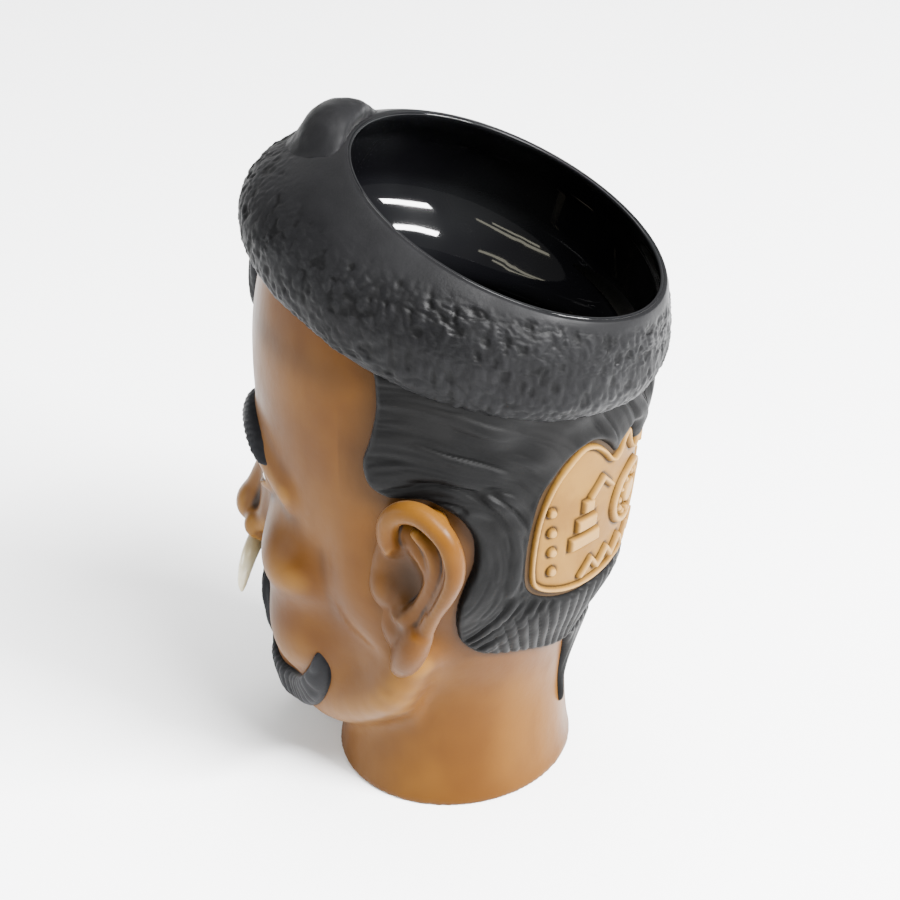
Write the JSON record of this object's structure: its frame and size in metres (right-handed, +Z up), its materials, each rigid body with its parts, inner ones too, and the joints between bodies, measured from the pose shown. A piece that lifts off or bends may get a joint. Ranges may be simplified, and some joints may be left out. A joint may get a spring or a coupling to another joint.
{
  "type": "head-shaped ceramic drinking mug",
  "caption": "Oval-footed ceramic mug shaped as a calm human head: rolled hair forms a sloping drinking rim, combed side hair, carved panel at the back, black glaze inside.",
  "frame": {"origin": "centre of the flat foot", "axes": "+Z up, the face looks along -Y, the head's left side is +X"},
  "size_m": [0.1068, 0.115, 0.1799],
  "materials": {
    "skin_ceramic": "satin brown paint with dark wash in the recesses",
    "black_glaze": "high gloss",
    "slate_ceramic": "matt, hammered texture",
    "dark_hair": "matt",
    "panel_tan": "satin",
    "eye_glaze": "gloss",
    "ivory_glaze": "gloss"
  },
  "bodies": {
    "root": {"head_body": "skin_ceramic", "glaze_liner": "black_glaze", "hair_roll": "slate_ceramic", "topknot": "slate_ceramic", "forelock": "dark_hair", "hair_left": "slate_ceramic", "hair_right": "slate_ceramic", "nape_tail": "slate_ceramic", "back_panel": "panel_tan", "panel_border": "panel_tan", "panel_motifs": "panel_tan", "ear_left": "skin_ceramic", "ear_right": "skin_ceramic", "brow_left": "dark_hair", "brow_right": "dark_hair", "eye_left": "eye_glaze", "eye_right": "eye_glaze", "moustache_left": "dark_hair", "moustache_right": "dark_hair", "goatee": "dark_hair", "nose_tusk": "ivory_glaze"}
  },
  "joints": []
}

WRITTEN INSTRUCTION: Print all the data exactly.

EXERCISE RESPONSE:
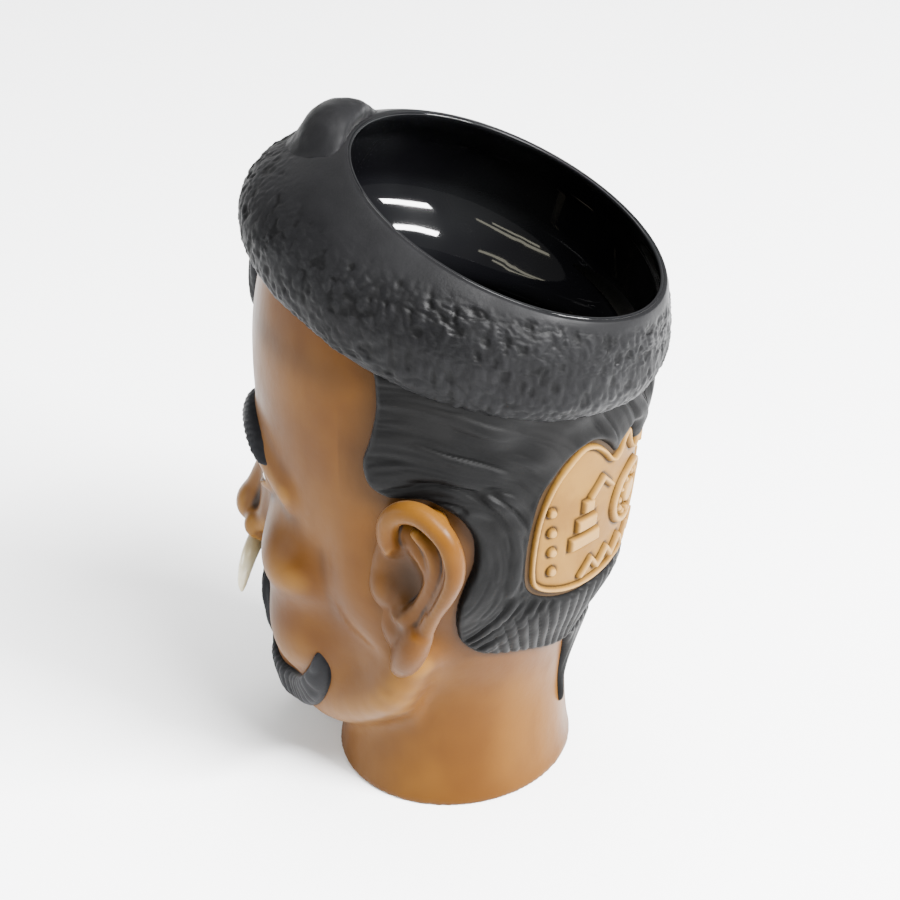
Write the JSON record of this object's structure: its frame and size in metres (right-handed, +Z up), its materials, each rigid body with its parts, inner ones too, and the joints between bodies, measured from the pose shown. A piece that lifts off or bends may get a joint. Ranges may be simplified, and some joints may be left out. A joint may get a spring or a coupling to another joint.
{
  "type": "head-shaped ceramic drinking mug",
  "caption": "Oval-footed ceramic mug shaped as a calm human head: rolled hair forms a sloping drinking rim, combed side hair, carved panel at the back, black glaze inside.",
  "frame": {"origin": "centre of the flat foot", "axes": "+Z up, the face looks along -Y, the head's left side is +X"},
  "size_m": [0.1068, 0.115, 0.1799],
  "materials": {
    "skin_ceramic": "satin brown paint with dark wash in the recesses",
    "black_glaze": "high gloss",
    "slate_ceramic": "matt, hammered texture",
    "dark_hair": "matt",
    "panel_tan": "satin",
    "eye_glaze": "gloss",
    "ivory_glaze": "gloss"
  },
  "bodies": {
    "root": {"head_body": "skin_ceramic", "glaze_liner": "black_glaze", "hair_roll": "slate_ceramic", "topknot": "slate_ceramic", "forelock": "dark_hair", "hair_left": "slate_ceramic", "hair_right": "slate_ceramic", "nape_tail": "slate_ceramic", "back_panel": "panel_tan", "panel_border": "panel_tan", "panel_motifs": "panel_tan", "ear_left": "skin_ceramic", "ear_right": "skin_ceramic", "brow_left": "dark_hair", "brow_right": "dark_hair", "eye_left": "eye_glaze", "eye_right": "eye_glaze", "moustache_left": "dark_hair", "moustache_right": "dark_hair", "goatee": "dark_hair", "nose_tusk": "ivory_glaze"}
  },
  "joints": []
}